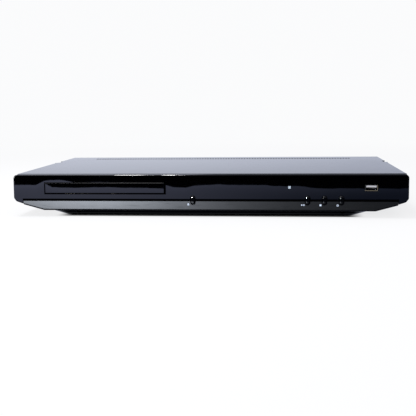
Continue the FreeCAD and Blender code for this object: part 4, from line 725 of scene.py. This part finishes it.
def makeFloor():
    shape = bmesh.new()
    side, front, rear = stage["sideEdge"], stage["frontEdge"], stage["farEdge"]
    corners = ((-side, front), (side, front), (side, rear), (-side, rear))
    shape.faces.new([shape.verts.new((x, y, 0)) for x, y in corners])
    mesh = closeMesh(shape, "floor")
    floor = bpy.data.objects.new("floor", mesh)
    bpy.context.scene.collection.objects.link(floor)
    material, tree = newMaterial("paleFloor")
    material.cycles.emission_sampling = "NONE"
    mesh.materials.append(material)
    x, y = tree.axis("X"), tree.axis("Y")

    half, front, rear = stage["footHalf"], stage["footFront"], stage["footRear"]
    # Under the player's footprint the glow is taken away: a painted shadow.
    paintedShadow = x.calc("ABSOLUTE").step(*(half + edge for edge in stage["sideFade"]))
    paintedShadow = paintedShadow * y.step(*(front + edge for edge in stage["frontFade"]))
    paintedShadow = paintedShadow * y.step(*(rear + edge for edge in stage["rearFade"]))
    far = (x * x + y * y).calc("SQRT").step(*stage["fade"])
    glow = tree.node("ShaderNodeEmission", {},
                     {"Color": backdrop, "Strength": (1.0 - paintedShadow) * stage["floorGlow"]})
    pale = stage["floorMatt"]
    dim = tree.node("ShaderNodeBsdfDiffuse", {}, {"Color": colour(pale, pale, pale * 1.02)})
    near = tree.node("ShaderNodeAddShader", {}, {0: dim, 1: glow})
    plain = tree.node("ShaderNodeEmission", {}, {"Color": backdrop, "Strength": 1.0})
    shown = tree.node("ShaderNodeMixShader", {}, {0: far, 1: near, 2: plain})

    # In reflections the floor ahead of the player is brighter on its left, a painted pool of light, and dark
    # close to its front and under the player, a painted shadow.
    ahead = front - y
    across = (x / (y.calc("ABSOLUTE") + stage["acrossBase"])).step(*stage["acrossFrom"])
    distant = tree.blend(across, colour(*stage["frontLeft"]), colour(*stage["frontRight"]))
    kept = stage["nearFall"] + ahead.step(*stage["nearReach"]) * (1.0 - stage["nearFall"])
    shade = tree.node("ShaderNodeCombineXYZ", {}, {0: kept, 1: kept, 2: kept})
    distant = tree.node("ShaderNodeMix", {"data_type": "RGBA", "blend_type": "MULTIPLY"},
                        {0: 1.0, 6: distant, 7: shade}, out=2)
    forward = tree.blend(ahead.step(*stage["farReach"]), colour(*stage["paintedNearShadow"]), distant)
    behind = tree.blend(x.step(*stage["floorBackFrom"]), colour(*stage["backLeft"]),
                        colour(*stage["backRight"]))
    behind = tree.blend(paintedShadow, behind, colour(0, 0, 0))
    around = tree.blend(y.step(*(front + edge for edge in stage["mirrorFade"])), forward, behind)
    mirrored = tree.node("ShaderNodeEmission", {}, {"Color": around})

    matt = tree.node("ShaderNodeBsdfDiffuse", {}, {"Color": colour(*stage["floorBounce"])})
    seen = tree.node("ShaderNodeMixShader", {}, {0: tree.ray("Camera"), 1: matt, 2: shown})
    surface = tree.node("ShaderNodeMixShader", {}, {0: tree.ray("Glossy"), 1: seen, 2: mirrored})
    tree.node("ShaderNodeOutputMaterial", {}, {"Surface": surface})


def makeWorld():
    world = bpy.data.worlds.new("studio")
    bpy.context.scene.world = world
    world.use_nodes = True
    world.cycles.sampling_method = "NONE"
    tree = Tree(world.node_tree)
    spot = tree.node("ShaderNodeTexCoord", out="Generated")
    x, y, z = (tree.node("ShaderNodeSeparateXYZ", {}, {0: spot}, out=name) for name in "XYZ")
    behind = tree.blend(x.step(*stage["skyBackFrom"]), colour(*stage["backLeft"]),
                        colour(*stage["backRight"]))
    behind = tree.blend(z.step(0.0, stage["riseTo"]) * stage["riseMost"], behind, colour(*stage["topSky"]))
    ahead = tree.blend(z.step(*stage["frontRise"]), colour(*stage["dark"]), colour(*stage["frontSky"]))
    around = tree.blend(y.step(*stage["turnsAt"]), ahead, behind)
    seen = tree.blend(tree.ray("Camera"), colour(*stage["fill"]), backdrop)
    seen = tree.blend(tree.ray("Glossy"), seen, around)
    seen = tree.blend(tree.ray("Transmission"), seen, backdrop)
    glow = tree.node("ShaderNodeBackground", {}, {"Color": seen, "Strength": 1.0})
    tree.node("ShaderNodeOutputWorld", {}, {"Surface": glow})


# Places and sizes in metres. A lamp with "only" is a glint in the shine of the pieces it names.
lamps = {
    "overheadBox": {"at": (-0.36, -0.15, 1.15), "aim": (-0.1, 0, 0), "size": (0.62, 0.34), "watts": 5.0},
    "lowLeftBox": {"at": (-1.15, -1.25, 0.28), "aim": (-0.1, -0.12, 0.02), "size": (0.6, 0.35),
                   "watts": 16.0},
    "farStrip": {"at": (-0.67, -2.0, 0.17), "aim": (-0.1, -0.12, 0.02), "size": (0.28, 0.11),
                 "watts": 158.0, "tint": (0.93, 1.0, 1.12),
                 "only": ("front_frame", "eject_button", "play_button", "stop_button", "power_button",
                          "usb_shell", "usb_contacts")},
    "tallWindow": {"at": (-0.3715, -0.8, 1.03), "aim": (-0.09, -0.12, 0.046), "size": (0.069, 0.3),
                   "watts": 8.0, "only": ("gloss_panel",)},
    "slimWindow": {"at": (-0.2525, -0.8, 1.03), "aim": (-0.046, -0.12, 0.046), "size": (0.027, 0.3),
                   "watts": 3.6, "only": ("gloss_panel",)},
}


def makeLamps():
    for name, values in lamps.items():
        light = bpy.data.lights.new(name, "AREA")
        light.shape = "RECTANGLE"
        light.size, light.size_y = values["size"]
        light.energy = values["watts"]
        light.color = values.get("tint", (1, 1, 1))
        lamp = bpy.data.objects.new(name, light)
        bpy.context.scene.collection.objects.link(lamp)
        lamp.location = values["at"]
        away = Vector(values["at"]) - Vector(values["aim"])
        lamp.rotation_euler = away.to_track_quat("Z", "Y").to_euler()
        lamp.visible_camera = False
        if "only" in values:
            lamp.visible_diffuse = False
            pieces = bpy.data.collections.new(name + "Pieces")
            for node in values["only"]:
                pieces.objects.link(nodes[node])
            lamp.light_linking.receiver_collection = pieces


# Focal length and picture in pixels, angles in radians, the place in millimetres.
camera = {"focal": 680.0, "picture": 416.0, "yaw": 0.104923, "pitch": 0.156801, "roll": -0.0125857,
          "sensor": 36.0, "at": (79.16, -845.29, 126.04)}


def makeCamera():
    yaw, pitch, roll = camera["yaw"], camera["pitch"], camera["roll"]
    ahead = Vector((-math.sin(yaw) * math.cos(pitch), math.cos(yaw) * math.cos(pitch), -math.sin(pitch)))
    right = Vector((math.cos(yaw), math.sin(yaw), 0))
    up = right.cross(ahead)
    turnedRight = right * math.cos(roll) + up * math.sin(roll)
    turnedUp = up * math.cos(roll) - right * math.sin(roll)
    view = bpy.data.cameras.new("camera")
    view.sensor_width = camera["sensor"]
    view.lens = camera["focal"] / camera["picture"] * view.sensor_width
    view.clip_start = 0.01
    eye = bpy.data.objects.new("camera", view)
    bpy.context.scene.collection.objects.link(eye)
    turn = Matrix((turnedRight, turnedUp, -ahead)).transposed()
    eye.matrix_world = Matrix.Translation(Vector(camera["at"]) * mm) @ turn.to_4x4()
    bpy.context.scene.camera = eye


makeFloor()
makeWorld()
makeLamps()
makeCamera()
bpy.context.scene.view_settings.view_transform = "Standard"
print("stage made")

_What the exercise asks:_ All of the data shown above must be copied exactly.

_Result of this exercise:_
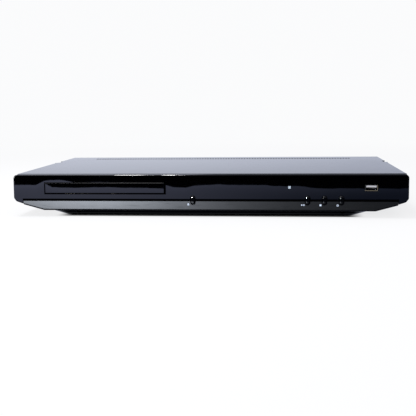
Continue the FreeCAD and Blender code for this object: part 4, from line 725 of scene.py. This part finishes it.
def makeFloor():
    shape = bmesh.new()
    side, front, rear = stage["sideEdge"], stage["frontEdge"], stage["farEdge"]
    corners = ((-side, front), (side, front), (side, rear), (-side, rear))
    shape.faces.new([shape.verts.new((x, y, 0)) for x, y in corners])
    mesh = closeMesh(shape, "floor")
    floor = bpy.data.objects.new("floor", mesh)
    bpy.context.scene.collection.objects.link(floor)
    material, tree = newMaterial("paleFloor")
    material.cycles.emission_sampling = "NONE"
    mesh.materials.append(material)
    x, y = tree.axis("X"), tree.axis("Y")

    half, front, rear = stage["footHalf"], stage["footFront"], stage["footRear"]
    # Under the player's footprint the glow is taken away: a painted shadow.
    paintedShadow = x.calc("ABSOLUTE").step(*(half + edge for edge in stage["sideFade"]))
    paintedShadow = paintedShadow * y.step(*(front + edge for edge in stage["frontFade"]))
    paintedShadow = paintedShadow * y.step(*(rear + edge for edge in stage["rearFade"]))
    far = (x * x + y * y).calc("SQRT").step(*stage["fade"])
    glow = tree.node("ShaderNodeEmission", {},
                     {"Color": backdrop, "Strength": (1.0 - paintedShadow) * stage["floorGlow"]})
    pale = stage["floorMatt"]
    dim = tree.node("ShaderNodeBsdfDiffuse", {}, {"Color": colour(pale, pale, pale * 1.02)})
    near = tree.node("ShaderNodeAddShader", {}, {0: dim, 1: glow})
    plain = tree.node("ShaderNodeEmission", {}, {"Color": backdrop, "Strength": 1.0})
    shown = tree.node("ShaderNodeMixShader", {}, {0: far, 1: near, 2: plain})

    # In reflections the floor ahead of the player is brighter on its left, a painted pool of light, and dark
    # close to its front and under the player, a painted shadow.
    ahead = front - y
    across = (x / (y.calc("ABSOLUTE") + stage["acrossBase"])).step(*stage["acrossFrom"])
    distant = tree.blend(across, colour(*stage["frontLeft"]), colour(*stage["frontRight"]))
    kept = stage["nearFall"] + ahead.step(*stage["nearReach"]) * (1.0 - stage["nearFall"])
    shade = tree.node("ShaderNodeCombineXYZ", {}, {0: kept, 1: kept, 2: kept})
    distant = tree.node("ShaderNodeMix", {"data_type": "RGBA", "blend_type": "MULTIPLY"},
                        {0: 1.0, 6: distant, 7: shade}, out=2)
    forward = tree.blend(ahead.step(*stage["farReach"]), colour(*stage["paintedNearShadow"]), distant)
    behind = tree.blend(x.step(*stage["floorBackFrom"]), colour(*stage["backLeft"]),
                        colour(*stage["backRight"]))
    behind = tree.blend(paintedShadow, behind, colour(0, 0, 0))
    around = tree.blend(y.step(*(front + edge for edge in stage["mirrorFade"])), forward, behind)
    mirrored = tree.node("ShaderNodeEmission", {}, {"Color": around})

    matt = tree.node("ShaderNodeBsdfDiffuse", {}, {"Color": colour(*stage["floorBounce"])})
    seen = tree.node("ShaderNodeMixShader", {}, {0: tree.ray("Camera"), 1: matt, 2: shown})
    surface = tree.node("ShaderNodeMixShader", {}, {0: tree.ray("Glossy"), 1: seen, 2: mirrored})
    tree.node("ShaderNodeOutputMaterial", {}, {"Surface": surface})


def makeWorld():
    world = bpy.data.worlds.new("studio")
    bpy.context.scene.world = world
    world.use_nodes = True
    world.cycles.sampling_method = "NONE"
    tree = Tree(world.node_tree)
    spot = tree.node("ShaderNodeTexCoord", out="Generated")
    x, y, z = (tree.node("ShaderNodeSeparateXYZ", {}, {0: spot}, out=name) for name in "XYZ")
    behind = tree.blend(x.step(*stage["skyBackFrom"]), colour(*stage["backLeft"]),
                        colour(*stage["backRight"]))
    behind = tree.blend(z.step(0.0, stage["riseTo"]) * stage["riseMost"], behind, colour(*stage["topSky"]))
    ahead = tree.blend(z.step(*stage["frontRise"]), colour(*stage["dark"]), colour(*stage["frontSky"]))
    around = tree.blend(y.step(*stage["turnsAt"]), ahead, behind)
    seen = tree.blend(tree.ray("Camera"), colour(*stage["fill"]), backdrop)
    seen = tree.blend(tree.ray("Glossy"), seen, around)
    seen = tree.blend(tree.ray("Transmission"), seen, backdrop)
    glow = tree.node("ShaderNodeBackground", {}, {"Color": seen, "Strength": 1.0})
    tree.node("ShaderNodeOutputWorld", {}, {"Surface": glow})


# Places and sizes in metres. A lamp with "only" is a glint in the shine of the pieces it names.
lamps = {
    "overheadBox": {"at": (-0.36, -0.15, 1.15), "aim": (-0.1, 0, 0), "size": (0.62, 0.34), "watts": 5.0},
    "lowLeftBox": {"at": (-1.15, -1.25, 0.28), "aim": (-0.1, -0.12, 0.02), "size": (0.6, 0.35),
                   "watts": 16.0},
    "farStrip": {"at": (-0.67, -2.0, 0.17), "aim": (-0.1, -0.12, 0.02), "size": (0.28, 0.11),
                 "watts": 158.0, "tint": (0.93, 1.0, 1.12),
                 "only": ("front_frame", "eject_button", "play_button", "stop_button", "power_button",
                          "usb_shell", "usb_contacts")},
    "tallWindow": {"at": (-0.3715, -0.8, 1.03), "aim": (-0.09, -0.12, 0.046), "size": (0.069, 0.3),
                   "watts": 8.0, "only": ("gloss_panel",)},
    "slimWindow": {"at": (-0.2525, -0.8, 1.03), "aim": (-0.046, -0.12, 0.046), "size": (0.027, 0.3),
                   "watts": 3.6, "only": ("gloss_panel",)},
}


def makeLamps():
    for name, values in lamps.items():
        light = bpy.data.lights.new(name, "AREA")
        light.shape = "RECTANGLE"
        light.size, light.size_y = values["size"]
        light.energy = values["watts"]
        light.color = values.get("tint", (1, 1, 1))
        lamp = bpy.data.objects.new(name, light)
        bpy.context.scene.collection.objects.link(lamp)
        lamp.location = values["at"]
        away = Vector(values["at"]) - Vector(values["aim"])
        lamp.rotation_euler = away.to_track_quat("Z", "Y").to_euler()
        lamp.visible_camera = False
        if "only" in values:
            lamp.visible_diffuse = False
            pieces = bpy.data.collections.new(name + "Pieces")
            for node in values["only"]:
                pieces.objects.link(nodes[node])
            lamp.light_linking.receiver_collection = pieces


# Focal length and picture in pixels, angles in radians, the place in millimetres.
camera = {"focal": 680.0, "picture": 416.0, "yaw": 0.104923, "pitch": 0.156801, "roll": -0.0125857,
          "sensor": 36.0, "at": (79.16, -845.29, 126.04)}


def makeCamera():
    yaw, pitch, roll = camera["yaw"], camera["pitch"], camera["roll"]
    ahead = Vector((-math.sin(yaw) * math.cos(pitch), math.cos(yaw) * math.cos(pitch), -math.sin(pitch)))
    right = Vector((math.cos(yaw), math.sin(yaw), 0))
    up = right.cross(ahead)
    turnedRight = right * math.cos(roll) + up * math.sin(roll)
    turnedUp = up * math.cos(roll) - right * math.sin(roll)
    view = bpy.data.cameras.new("camera")
    view.sensor_width = camera["sensor"]
    view.lens = camera["focal"] / camera["picture"] * view.sensor_width
    view.clip_start = 0.01
    eye = bpy.data.objects.new("camera", view)
    bpy.context.scene.collection.objects.link(eye)
    turn = Matrix((turnedRight, turnedUp, -ahead)).transposed()
    eye.matrix_world = Matrix.Translation(Vector(camera["at"]) * mm) @ turn.to_4x4()
    bpy.context.scene.camera = eye


makeFloor()
makeWorld()
makeLamps()
makeCamera()
bpy.context.scene.view_settings.view_transform = "Standard"
print("stage made")